Mr. Ring goes on to assert, without citing a source, of course (because none exists), that the Dallas shooter “acted on a major NRA principle,” namely, opposition to tyrannical government. He then sums things up by accusing the NRA of “hypocrisy” for not supporting the anarchist shooter. The proper word(s) to employ here would not be “hypocrisy” but, rather, “non-sequitur.”

For the benefit of those who may be wondering, a much better indicator of tyrannical government would be—no, not the Dallas police force—but a government with an elected leader whose ultimate guide to Constitutional action is whether he has a pen and a phone.

Douglas Lyon

Claremont

 

Voting rights advancement

Dear Editor:

The end of June marked the three-year anniversary of the Supreme Court’s decision to gut key provisions of the Voting Rights Act (VRA). We’ve had three years of bad laws that make voting harder in states all across the country. But there is a solution. Tell Congress to repair and modernize the Voting Rights Act today.
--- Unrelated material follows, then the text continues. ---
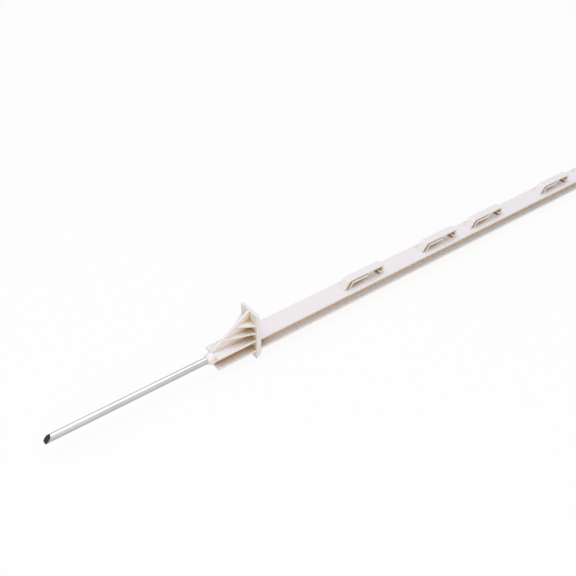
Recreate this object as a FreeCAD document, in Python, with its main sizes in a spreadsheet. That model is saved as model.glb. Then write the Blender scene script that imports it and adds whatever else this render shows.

The Voting Rights Advancement Act was introduced to address the voting discrimination unleashed in the wake of the Shelby County v. Holder decision. Yet the legislation is being held up on both sides of Congress. It is an unfortunate fact that discrimination in voting against racial, ethnic and language minorities continues in America. This should be unacceptable in the greatest democracy in the world. Add your voice. Tell your senators and representatives to move the Voting Rights Advancement Act forward.

Without congressional action to repair the VRA, 2016 will mark the first presidential election in 50 years without its full protections. Throughout the 2016 primaries we saw voters face a variety of obstacles, from reduced polling places to long lines to removal of registered voters from the rolls, and these challenges are just a canary in the coal mine for what’s to come in November without the VRA’s protections. It’s time we all call on our senators and representatives to take action and end voting discrimination in this country.

Ellen Taylor

VP for Advocacy

League of Women Voters

of the Claremont Area

 

The Gold Line rush

Dear Editor:

At the end of its meeting on February 23, 2016, the Claremont City Council “moved to direct staff to work with the [Metro Gold Line Foothill] Construction Authority to prepare a design concept for a light rail overpass at Indian Hill Boulevard in the Village for review by the city’s Traffic and Transportation Commission, Architectural Commission, Planning Commission and City Council.”

This was so the city could make a decision about an overpass before a February 2017 deadline set by the Construction Authority. Failure to build overpasses at the time of line construction will result in massively higher costs to do so after the line is built.

On Tuesday, July 26, some seven months prior to the February deadline, city staff suddenly recommended, and the council voted, to reject the offer of a $20 million overpass, which would have been built by the Construction Authority at no cost to the city. This action was taken without holding commission meetings and with little advance public notice. This is open and transparent government in Claremont?

At commission meetings, citizens of Claremont could have learned about how many light rail trains per hour (the line capacity is 40) will be passing through the city and about how many minutes per hour the at-grade crossing at Indian Hill Boulevard will be blocked by passing light rail, commuter rail and freight trains (up to 48 minutes).

At commission meetings, citizens of Claremont could have learned that the overpass did not have to offer 16 feet of clearance (the I-10 freeway overpass at Indian Hill is only 14.5 feet) and that ramps on either side—the alleged “Great Wall of Claremont”—did not have to be 700 to 900 feet in length but could be as little as 300 feet at the 5 percent grade  light rail trains can climb.

At commission meetings, design treatments could have been explored to make the overpass and ramps less imposing.

In rushing to get items passed before their August break, city staff and the council instead have decided to build another kind of wall through the heart of Claremont. This wall will be made up of moving trains that will block Indian Hill for large portions of each hour all day, every day.

Because of the design of surface-crossing warning devices and how humans tend to interact with them, someone will inevitably think they are safe to cross the track while, in fact, a second or third or fourth train is approaching, with the resulting horrific consequences.

City staff forced council to make a rash and uninformed decision on the light rail overpass, one which will alter Claremont forever, with no formal open and documented public input. That should be a very serious concern to us all.